MEPs vote to strengthen emissions trading scheme by taking 1.6bn surplus credits off the market to boost carbon prices, but critics call for steps to be taken earlier

Reforms to strengthen the EU’s flagship policy for cutting carbon, the emissions trading scheme (ETS), will start at the end of 2018 following a vote by MEPs on Tuesday.

The carbon market is supposed to drive Europe’s transition to cleaner sources of energy, but a cocktail of recession, free allocations to polluters and over-achievement on green energy targets have created a flood of 2bn allowances. That has led to a carbon price of around €7 (£5) per tonne, too low to encourage power companies to switch from polluting fuels such as as coal.

Under the new compromise proposal, around 1.6bn surplus allowances will be taken off the market and put into a market reserve, two years ahead of the commission’s preferred timetable.

“We still believe that this reform should come sooner rather than later,” the Labour MEP Seb Dance told the Guardian. “However, the compromise deal does represent a significant improvement on the suggested start date of 2021. We have ensured that the number of backloaded and unallocated allowances will be reduced and won’t be returned to the market, which would lead to further destabilisation.”

The market reform should prevent nightmare scenarios, such as a 4.5bn carbon credit glut by 2020 forecast by the environmental think tank Sandbag.

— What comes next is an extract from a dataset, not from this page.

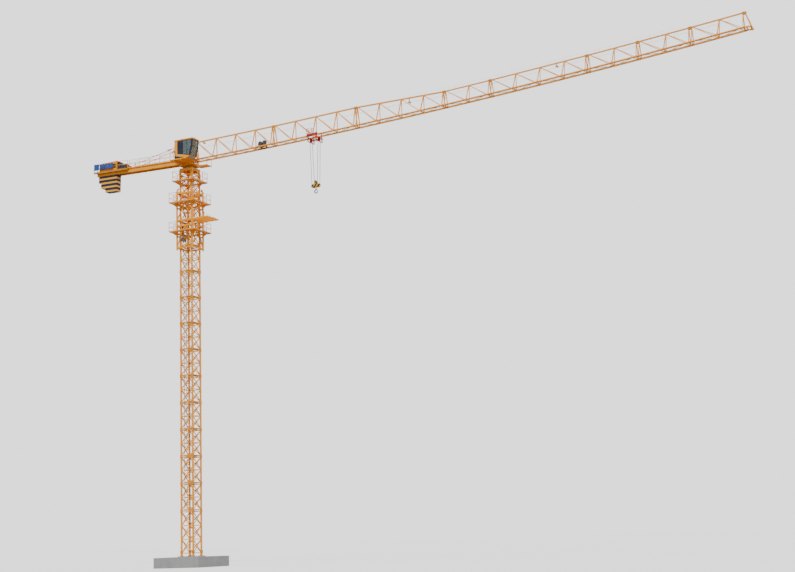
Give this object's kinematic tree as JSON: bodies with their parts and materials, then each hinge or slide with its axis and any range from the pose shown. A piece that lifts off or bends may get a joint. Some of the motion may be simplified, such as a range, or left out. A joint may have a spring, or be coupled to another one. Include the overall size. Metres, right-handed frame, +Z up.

A new report today by analysts Reuters Thomson Point Carbon estimates that by 2020, the reforms could nudge carbon prices up to €20 per tonne.

From April, the UK will have its own carbon floor price of £18 a tonne, pushing British prices close to the €30 a tonne price envisaged at the ETS’s inception, which could trigger fuel switching from coal to gas.

The energy minister Ed Davey called for reforms to be introduced even earlier, by 2017, in a joint ministerial statement signed by his counterparts in countries including Germany, the Netherlands and Denmark.

“Ambitious and early action is good for Europe, providing the certainty needed to create investment, jobs and growth as we move to a low-carbon economy,” Davey said. “Delay will only cause investor uncertainty, raise costs for businesses and ultimately leave consumers to pay the price.”

Reuters Thomson Point Carbon say that a one year difference in start dates will only add a Euro to prices.

But environmentalists argue that the reforms do not dispatch underlying questions about the ETS’s effectiveness as 400m allowances will be allowed to trickle back on to the market before 2030. Another 300m carbon credits will go to an innovation fund, whose low carbon credentials are yet to be proved. In the meantime, the delay until 2019 will allow further carbon allowance surpluses to accrue.

“Postponing necessary reforms until 2019 is simply irresponsible in times of a climate crisis,” said Femke de Jong, a policy officer at Carbon Market Watch. “Every year we wait with setting up the reserve, the surplus that is suffocating the EU carbon market will grow bigger, pushing the EU’s cornerstone climate instrument closer to the brink of collapse.”

Keith Taylor, the Green MEP for South East England added that “with big climate change talks coming up in Paris in December it’s crucial to create effective mechanisms to ensure that excess carbon allowances cannot undermine emission reduction targets.”

The EU expects carbon markets to play a major part in international emissions cutting efforts, and UN-accredited offsetting under an exotic array of schemes can be used by countries to meet their carbon reduction targets.

This has led to criticisms of schemes for human rights abuses and scams involving the destruction of industrial gases in Asia. Until a ban in 2011, over 80% of the EU’s offsets were spent on these latter projects, which the EU’s then-climate commissioner later admitted had a “total lack of environmental integrity”.

One Carbon Market Watch report estimated that “up to 70% of all offset credits issued from the [UN’s] clean development mechanism between 2013 and 2020 may not represent real emissions reductions”.

Nonetheless, carbon trading schemes have already been set up in South Korea, California and Quebec, with China due to roll out a regional carbon market next year that could fully cover the country by 2020.

International spot carbon prices vary from around US$13 (£8.4) a tonne in California to $6 a tonne in China and $9 a tonne in South Korea.